**Aim:** Return verbatim everything from the first line through the line that contains "return mix.outputs[2]", and stop there.

[START Dataset content]

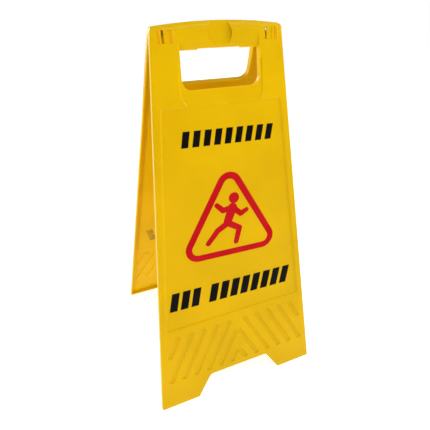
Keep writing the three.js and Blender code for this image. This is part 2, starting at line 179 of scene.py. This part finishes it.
# Thin spots in the face over the clips and the pin: across the leaf, then up from the hinge axis.
THIN_SPOTS = [(-0.0833, -0.0784), (-0.0684, -0.061), (0.0786, 0.083)]
THIN_SPOT_ENDS = (-0.008, 0.007)
BLUR_ENDS = 0.0008  # light creeps about this far into the thick wall past the ends of a thin spot
BLUR_SIDES = 0.0006
BLUR_STRIPE = 0.0004  # and this far beside the stripe that catches the light
LIT_SHARE = 0.3  # share of a thin spot, at its right side, that catches the light
# Painted light over the thin spots: an amber painted glow for light coming through the wall, and a
# brighter yellow painted highlight on the side that faces the light.
PAINTED_GLOW_AMBER = "#dea200"
PAINTED_LIT_SIDE_YELLOW = "#f4c820"  # the side of a thin spot that faces the light


def leaf_to_world(side):
    """From the leaf's own frame (across, up from the hinge axis, outward) to where it stands."""
    turn = Matrix.Rotation(math.pi if side == "rear" else 0, 4, "Z")
    stand = Matrix.Rotation(math.radians(90) - LEAN, 4, "X")
    return turn @ Matrix.Translation((0, 0, HINGE_HEIGHT)) @ stand


def between(tree, value, low, high, soft):
    """One from low to high, and nought past them, with soft ends."""
    above = add(
        tree, "ShaderNodeMapRange", {"interpolation_type": "SMOOTHSTEP"},
        Value=value, From_Min=low - soft, From_Max=low + soft,
    )
    below = add(
        tree, "ShaderNodeMapRange", {"interpolation_type": "SMOOTHSTEP"},
        Value=value, From_Min=high - soft, From_Max=high + soft, To_Min=1.0, To_Max=0.0,
    )
    both = add(tree, "ShaderNodeMath", {"operation": "MULTIPLY"}, _0=above.outputs[0], _1=below.outputs[0])
    return both.outputs[0]


def tinted(tree, cover, under, over):
    """The colour under, covered by the colour over as far as cover says."""
    mix = add(tree, "ShaderNodeMix", {"data_type": "RGBA"}, _0=cover, _6=under, _7=over)
    return mix.outputs[2]


def moulded_polypropylene(side):
    """The leaf plastic, with a painted glow and painted highlights over this leaf's thin spots."""
    material, tree, output = new_material(f"moulded_yellow_polypropylene_{side}")
    place = add(tree, "ShaderNodeTexCoord").outputs["Object"]
    flow = add(tree, "ShaderNodeTexNoise", Vector=place, Scale=11.0, Detail=2.0, Roughness=0.45)
    speckle = add(tree, "ShaderNodeTexNoise", Vector=place, Scale=900.0, Detail=2.0)
    tone = add(tree, "ShaderNodeMapRange", Value=flow.outputs["Fac"], From_Min=0.32, From_Max=0.68)
    colour = tinted(tree, tone.outputs[0], linear(LEAF_YELLOW), linear(FLOW_YELLOW))

    back = leaf_to_world(side).inverted()
    on_leaf = add(
        tree, "ShaderNodeMapping",
        Vector=place, Location=back.to_translation(), Rotation=back.to_euler(),
    )
    split = add(tree, "ShaderNodeSeparateXYZ", Vector=on_leaf.outputs[0]).outputs
    height = between(tree, split["Y"], *THIN_SPOT_ENDS, BLUR_ENDS)
    # Over each thin spot, a painted amber glow for light coming through the wall, then a painted highlight
    # along its right side.
    for left, right in THIN_SPOTS:
        across = between(tree, split["X"], left, right, BLUR_SIDES)
        spot = add(tree, "ShaderNodeMath", {"operation": "MULTIPLY"}, _0=across, _1=height)
        colour = tinted(tree, spot.outputs[0], colour, linear(PAINTED_GLOW_AMBER))
        lit_from = right - (right - left) * LIT_SHARE
        edge = between(tree, split["X"], lit_from, right, BLUR_STRIPE)
        stripe = add(tree, "ShaderNodeMath", {"operation": "MULTIPLY"}, _0=edge, _1=height)
        colour = tinted(tree, stripe.outputs[0], colour, linear(PAINTED_LIT_SIDE_YELLOW))

    gloss = add(tree, "ShaderNodeMapRange", Value=speckle.outputs["Fac"], To_Min=0.24, To_Max=0.36)
    waves = add(tree, "ShaderNodeTexNoise", Vector=place, Scale=28.0, Detail=1.0)
    sinks = add(tree, "ShaderNodeBump", Strength=0.25, Distance=0.0015, Height=waves.outputs["Fac"])
    sheen = add(
        tree, "ShaderNodeBump",
        Strength=0.12, Distance=0.0001, Height=speckle.outputs["Fac"], Normal=sinks.outputs[0],
    )
    # The emission is a painted glow over the whole leaf, standing in for light that comes through the
    # wall.
    shader = add(
        tree, "ShaderNodeBsdfPrincipled",
        Base_Color=colour, Roughness=gloss.outputs[0], IOR=1.49, Specular_IOR_Level=0.07,
        Emission_Color=linear(LIT_THROUGH), Emission_Strength=LIT_THROUGH_STRENGTH,
        Subsurface_Weight=0.6, Subsurface_Radius=(1.0, 0.85, 0.1), Subsurface_Scale=0.003,
        Normal=sheen.outputs[0],
    )
    tree.links.new(shader.outputs[0], output.inputs["Surface"])
    return material


def smooth_moulding(node, name):
    """A copy of a leaf with its facets joined, and shaded round wherever the mould is rounded."""
    mesh = node.data.copy()
    mesh.name = name
    joined = bmesh.new()
    joined.from_mesh(mesh)
    bmesh.ops.remove_doubles(joined, verts=joined.verts, dist=SAME_POINT)
    bmesh.ops.dissolve_limit(
        joined, angle_limit=FLAT_EDGE, verts=joined.verts, edges=joined.edges,
    )
    for face in joined.faces:
        face.smooth = True
    for edge in joined.edges:
        if len(edge.link_faces) != 2 or edge.calc_face_angle(math.pi) > SOFT_EDGE:
            edge.smooth = False
    joined.to_mesh(mesh)
    joined.free()
    moulding = bpy.data.objects.new(name, mesh)
    bpy.context.scene.collection.objects.link(moulding)
    weighted = moulding.modifiers.new("flat faces stay flat", "WEIGHTED_NORMAL")
    weighted.keep_sharp = True
    weighted.weight = 100
    return moulding


for side in ("front", "rear"):
    moulding = smooth_moulding(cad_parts[f"{side}_leaf"], f"{side}_leaf_moulding")
    moulding.data.materials.clear()
    moulding.data.materials.append(moulded_polypropylene(side))
    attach(moulding, side)
    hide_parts(f"{side}_leaf")


# ---- print: a red warning triangle with a slipping figure, and rows of slanted black dashes ----
# Screen printed on both pressed panels with a solvent ink, a film about a twentieth of a
# millimetre thick. It sits flush, a little off square, and dries to a satin finish.
RED_INK = "#c00a14"
RED_INK_THIN = "#c81620"
BLACK_INK = "#060505"
BLACK_INK_THIN = "#14110e"
INK_LIFT = 0.00006  # clearance under the film
INK_FILM = 0.00005
INK_STEP = 0.000004  # each stroke is laid this much higher than the last
PANEL_DEPTH = 0.002
PRINT_TILT = math.radians(-1.7)
PRINT_MIDDLE = -0.255  # up the leaf from the hinge axis: the print is turned about this


def ink(name, full, thin):
    """A satin ink, slightly uneven where the screen laid it thinner."""
    material, tree, output = new_material(name)
    place = add(tree, "ShaderNodeTexCoord").outputs["Object"]
    mesh_marks = add(tree, "ShaderNodeTexNoise", Vector=place, Scale=650.0, Detail=2.0)
    patches = add(tree, "ShaderNodeTexNoise", Vector=place, Scale=35.0, Detail=3.0)
    cover = add(tree, "ShaderNodeMapRange", Value=patches.outputs["Fac"], From_Min=0.4, From_Max=0.75)
    colour = tinted(tree, cover.outputs[0], linear(full), linear(thin))
    gloss = add(tree, "ShaderNodeMapRange", Value=mesh_marks.outputs["Fac"], To_Min=0.4, To_Max=0.55)
    bump = add(tree, "ShaderNodeBump", Strength=0.1, Distance=0.00005, Height=mesh_marks.outputs["Fac"])
    shader = add(
        tree, "ShaderNodeBsdfPrincipled",
        Base_Color=colour, Roughness=gloss.outputs[0], IOR=1.5,
        Specular_IOR_Level=0.05, Normal=bump.outputs[0],
    )
    tree.links.new(shader.outputs[0], output.inputs["Surface"])
    return material


red_ink = ink("screen_printed_red_ink", RED_INK, RED_INK_THIN)
black_ink = ink("screen_printed_black_ink", BLACK_INK, BLACK_INK_THIN)


def print_to_world(side, out):
    """From print measures (across, up from the hinge axis) to the leaf, so far out from its axis."""
    off_square = (
        Matrix.Translation((0, PRINT_MIDDLE, out))
        @ Matrix.Rotation(PRINT_TILT, 4, "Z")
        @ Matrix.Translation((0, -PRINT_MIDDLE, 0))
    )
    return leaf_to_world(side) @ off_square


def lay_film(name, side, material, shapes, out):
    """Closed outlines in millimetres, each made a thin film so far out from the hinge axis."""
    film = bmesh.new()
    for turn, outline in enumerate(shapes):
        top = INK_FILM + turn * INK_STEP  # strokes that cross lie on each other
        low = [film.verts.new((x / 1000, y / 1000, 0)) for x, y in outline]
        high = [film.verts.new((x / 1000, y / 1000, top)) for x, y in outline]
        film.faces.new(high)
        film.faces.new(low[::-1])
        for i in range(len(outline)):
            after = (i + 1) % len(outline)
            film.faces.new((low[i], low[after], high[after], high[i]))
    film.transform(print_to_world(side, out))
    mesh = bpy.data.meshes.new(name)
    film.to_mesh(mesh)
    film.free()
    mesh.materials.append(material)
    piece = bpy.data.objects.new(name, mesh)
    bpy.context.scene.collection.objects.link(piece)
    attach(piece, side)
    return piece


def arc(centre, radius, start, end, steps):
    """Points along an arc, anticlockwise if end is past start."""
    angles = [start + (end - start) * i / steps for i in range(steps + 1)]
    return [(centre[0] + radius * math.cos(a), centre[1] + radius * math.sin(a)) for a in angles]


def rounded(corners, radius, steps=14):
    """A polygon that runs anticlockwise, with its corners rounded."""
    outline = []
    for i, corner in enumerate(corners):
        here = Vector(corner)
        back = (Vector(corners[i - 1]) - here).normalized()
        ahead = (Vector(corners[(i + 1) % len(corners)]) - here).normalized()
        half = back.angle(ahead) / 2
        centre = here + (back + ahead).normalized() * (radius / math.sin(half))
        first = here + back * (radius / math.tan(half)) - centre
        start = math.atan2(first.y, first.x)
        outline += arc(centre, radius, start, start + math.pi - 2 * half, steps)
    return outline


# The triangle: one broad band, round at its corners, cut here into closed stretches.
TRIANGLE_CORNERS = [(-92.2, -321.7), (92.2, -321.7), (0, -162)]
TRIANGLE_ROUND = 21
TRIANGLE_BAND = 10.6


def triangle_band():
    """The band between two rounded triangles, as one four-sided stretch for each step round it."""
    outer = rounded(TRIANGLE_CORNERS, TRIANGLE_ROUND)
    middle = Vector([sum(corner[axis] for corner in TRIANGLE_CORNERS) / 3 for axis in (0, 1)])
    inner_radius = TRIANGLE_ROUND - TRIANGLE_BAND
    shrink = []
    for i, corner in enumerate(TRIANGLE_CORNERS):
        here = Vector(corner)
        back = (Vector(TRIANGLE_CORNERS[i - 1]) - here).normalized()
        ahead = (Vector(TRIANGLE_CORNERS[(i + 1) % 3]) - here).normalized()
        half = back.angle(ahead) / 2
        shrink.append(here + (back + ahead).normalized() * (TRIANGLE_BAND / math.sin(half)))
    inner = rounded(shrink, inner_radius)
    count = len(outer)
    return [
        [outer[i], outer[(i + 1) % count], inner[(i + 1) % count], inner[i]] for i in range(count)
    ]


# The figure: a plain stick figure losing its footing, in round-ended strokes.
FIGURE_HEAD = ((7, -225), 8.8)
FIGURE_STROKES = [
    ((4, -241), (-5, -263), 8, 7),  # the back
    ((6, -240), (-12, -243), 4.8, 4.6),
    ((-12, -243), (-22, -233), 4.6, 4),
    ((5, -241), (18, -253), 4.8, 4.6),
    ((18, -253), (28, -248), 4.6, 4),
    ((-3, -266), (15, -277), 5.4, 5),
    ((15, -277), (9, -300), 5, 4.4),
    ((-6, -266), (-22, -275), 5.4, 5),
    ((-22, -275), (-39, -294), 5, 4.4),
]


def stroke(start, end, wide_start, wide_end):
    """A tapered stroke with round ends."""
    along = math.atan2(end[1] - start[1], end[0] - start[0])
    right_angle = math.pi / 2
    far = arc(end, wide_end, along - right_angle, along + right_angle, 10)
    near = arc(start, wide_start, along + right_angle, along + 3 * right_angle, 10)
    return far + near


# The dashes: three rows of slanted bars, each row with its own length and bar width.
DASH_ROWS = {
    "upper_dashes": {
        "left": -71, "right": 73.5, "middle": 129.6, "high": 22.4, "count": 9, "share": 0.62, "lean": 4,
    },
    "lower_short_dashes": {
        "left": -112, "right": -55, "middle": 386, "high": 33.6, "count": 3, "share": 0.7, "lean": 7,
    },
    "lower_long_dashes": {
        "left": -44, "right": 112, "middle": 386, "high": 33.6, "count": 8, "share": 0.7, "lean": 7,
    },
}


def dashes(left, right, middle, high, count, share, lean):
    """A row of slanted bars; share is how much of the pitch a bar takes, the rest is gap."""
    pitch = (right - left - lean) / (count - 1 + share)
    foot = -middle - high / 2
    bars = []
    for i in range(count):
        start = left + i * pitch
        end = start + pitch * share
        bars.append([(start, foot), (end, foot), (end + lean, foot + high), (start + lean, foot + high)])
    return bars


figure_shapes = [arc(*FIGURE_HEAD, 0, 2 * math.pi, 32)[:-1]] + [stroke(*line) for line in FIGURE_STROKES]
PRINTS = {
    "triangle": (red_ink, "red_ink", triangle_band()),
    "figure": (red_ink, "red_ink", figure_shapes),
    **{row: (black_ink, "black_ink", dashes(**sizes)) for row, sizes in DASH_ROWS.items()},
}
ON_PANEL = FACE - PANEL_DEPTH + INK_LIFT
for side in ("front", "rear"):
    for part, (material, slot, shapes) in PRINTS.items():
        printed = lay_film(f"{side}_{part}_print", side, material, shapes, ON_PANEL)
        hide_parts(f"{side}_{part}")


# ---- shadow of the print: what shows through the wall on the inside of each leaf ----
# The wall lets light through except where the ink lies on it, so the print reads from behind
# as brown marks, softened by the plastic.
SHOW_THROUGH_DARK = "#a87c00"
SHOW_THROUGH_RED = "#d08c0a"
WALL = 0.0022


def shadowed_plastic(name, tint):
    """The leaf plastic where ink on the other side keeps the light out."""
    material, tree, output = new_material(name)
    place = add(tree, "ShaderNodeTexCoord").outputs["Object"]
    cloud = add(tree, "ShaderNodeTexNoise", Vector=place, Scale=120.0, Detail=2.0)
    patchy = add(tree, "ShaderNodeMapRange", Value=cloud.outputs["Fac"], From_Min=0.35, From_Max=0.8)
    colour = tinted(tree, patchy.outputs[0], linear(tint), linear(LEAF_YELLOW))
    gloss = add(tree, "ShaderNodeMapRange", Value=cloud.outputs["Fac"], To_Min=0.35, To_Max=0.45)
    shader = add(
        tree, "ShaderNodeBsdfPrincipled",
        Base_Color=colour, Roughness=gloss.outputs[0], IOR=1.49, Specular_IOR_Level=0.12,
    )
    tree.links.new(shader.outputs[0], output.inputs["Surface"])
    return material


behind_black = shadowed_plastic("polypropylene_over_black_ink", SHOW_THROUGH_DARK)
behind_red = shadowed_plastic("polypropylene_over_red_ink", SHOW_THROUGH_RED)
INSIDE_PANEL = FACE - PANEL_DEPTH - WALL - INK_LIFT - 2 * INK_FILM
for side in ("front", "rear"):
    for part, (material, slot, shapes) in PRINTS.items():
        plastic = behind_red if material is red_ink else behind_black
        shadow = lay_film(f"{side}_{part}_show_through", side, plastic, shapes, INSIDE_PANEL)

[END Dataset content]

**Answer to this problem:**
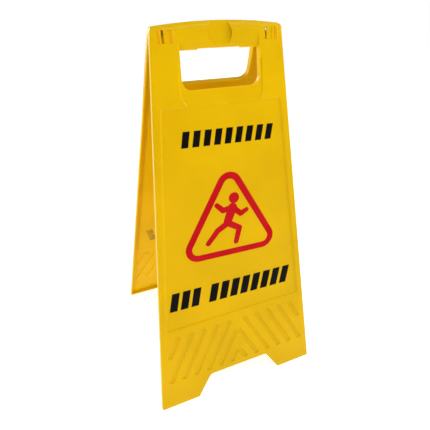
Keep writing the three.js and Blender code for this image. This is part 2, starting at line 179 of scene.py. This part finishes it.
# Thin spots in the face over the clips and the pin: across the leaf, then up from the hinge axis.
THIN_SPOTS = [(-0.0833, -0.0784), (-0.0684, -0.061), (0.0786, 0.083)]
THIN_SPOT_ENDS = (-0.008, 0.007)
BLUR_ENDS = 0.0008  # light creeps about this far into the thick wall past the ends of a thin spot
BLUR_SIDES = 0.0006
BLUR_STRIPE = 0.0004  # and this far beside the stripe that catches the light
LIT_SHARE = 0.3  # share of a thin spot, at its right side, that catches the light
# Painted light over the thin spots: an amber painted glow for light coming through the wall, and a
# brighter yellow painted highlight on the side that faces the light.
PAINTED_GLOW_AMBER = "#dea200"
PAINTED_LIT_SIDE_YELLOW = "#f4c820"  # the side of a thin spot that faces the light


def leaf_to_world(side):
    """From the leaf's own frame (across, up from the hinge axis, outward) to where it stands."""
    turn = Matrix.Rotation(math.pi if side == "rear" else 0, 4, "Z")
    stand = Matrix.Rotation(math.radians(90) - LEAN, 4, "X")
    return turn @ Matrix.Translation((0, 0, HINGE_HEIGHT)) @ stand


def between(tree, value, low, high, soft):
    """One from low to high, and nought past them, with soft ends."""
    above = add(
        tree, "ShaderNodeMapRange", {"interpolation_type": "SMOOTHSTEP"},
        Value=value, From_Min=low - soft, From_Max=low + soft,
    )
    below = add(
        tree, "ShaderNodeMapRange", {"interpolation_type": "SMOOTHSTEP"},
        Value=value, From_Min=high - soft, From_Max=high + soft, To_Min=1.0, To_Max=0.0,
    )
    both = add(tree, "ShaderNodeMath", {"operation": "MULTIPLY"}, _0=above.outputs[0], _1=below.outputs[0])
    return both.outputs[0]


def tinted(tree, cover, under, over):
    """The colour under, covered by the colour over as far as cover says."""
    mix = add(tree, "ShaderNodeMix", {"data_type": "RGBA"}, _0=cover, _6=under, _7=over)
    return mix.outputs[2]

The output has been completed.